Artists depict yume no seirei as an emaciated, elderly man. He wears a loose white robe, which reveals his frail body and exposed ribcage. His thin wispy hair flows behind him in a ghostly motion. In his right hand he holds a cane and with his left he reaches out, beckoning. The bottom half of his body eerily fades away as if he is disappearing. His appearance is similar to the description of the female ghosts Yūrei.

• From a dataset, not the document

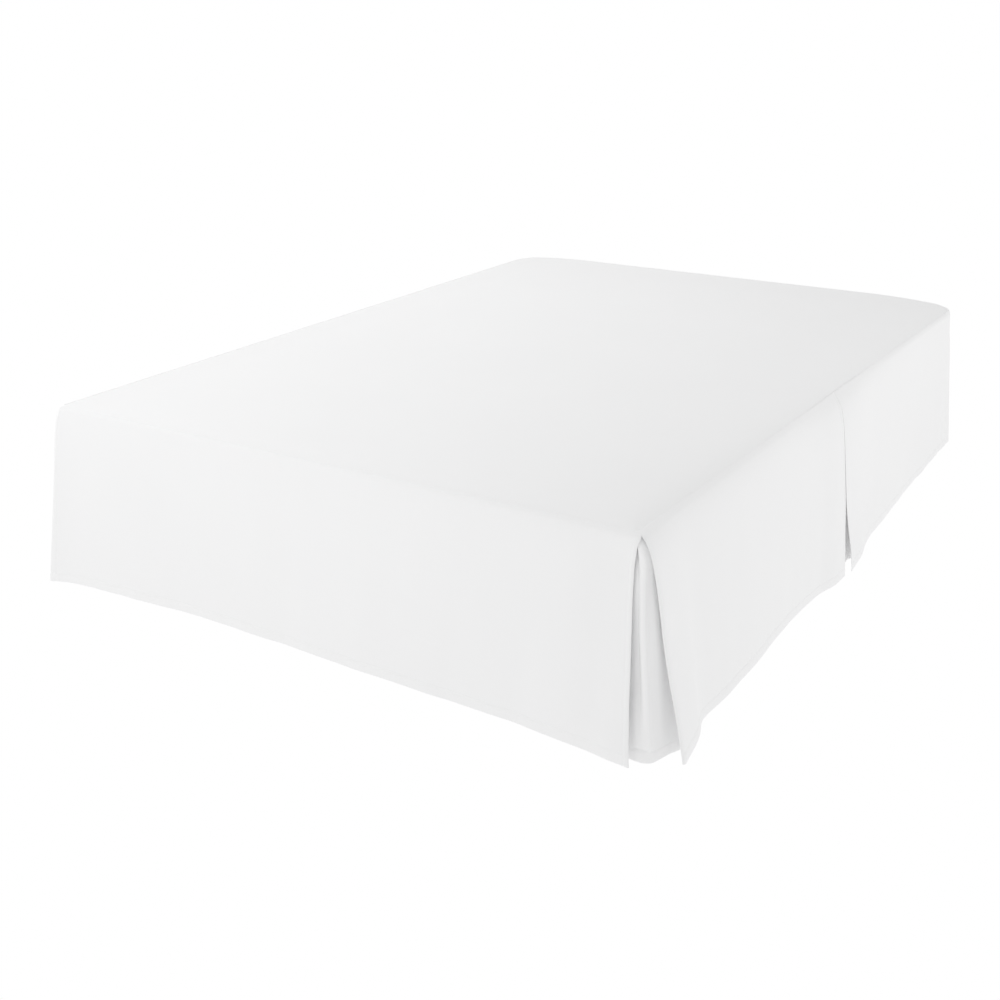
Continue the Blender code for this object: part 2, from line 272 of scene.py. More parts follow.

During the Edo Period (1600–1867) a female yūrei was conceived of in terms not unlike that of a Western ghost. Artists often depicted her with long straight hair and waving or beckoning hands. Pale clothing with long, flowing sleeves was draped loosely about the seemingly fragile figure, and the head and upper part of the body were strongly delineated. From the waist down, however, the form was misty and tapered into nothingness.

== Similar yōkai ==

=== Baku ===
Baku, or dream-eater, is a benevolent yōkai with the power to eat nightmares. As a remedy for nightmares, baku can be seen as the antithesis of yume no seirei.

=== Binbōgami ===
In some sources, this image of yume no seirei is used to illustrate the kami of poverty, binbōgami. Like yume no seirei, binbōgami is a skinny, dirty, old man. Perhaps their similar physical description explains why this image of an old emaciated figure has been used for both yōkai. However, unlike yume no seirei who brings nightmares, binbōgami brings poverty.

=== Makura-gaeshi ===
Makura-gaeshi, or pillow shifter, is another yōkai related to sleep. Sleep was a particularly vulnerable state of being because it was believed that the spirit and physical body seemed to separate while dreaming. The pillow was a threshold, a sort of magical device, that allowed one to travel to another world. Because of this, pillows were treated with respect. It would have been disturbing to wake up and discover that your pillow had been shifted. If the makura-gaeshi moved your pillow while you were asleep, it was possible that your spirit would not be able to return to the body. This threat turns a seemingly innocuous prank into a deadly one and is all the more frightening because of the vulnerable unconscious state of dreaming.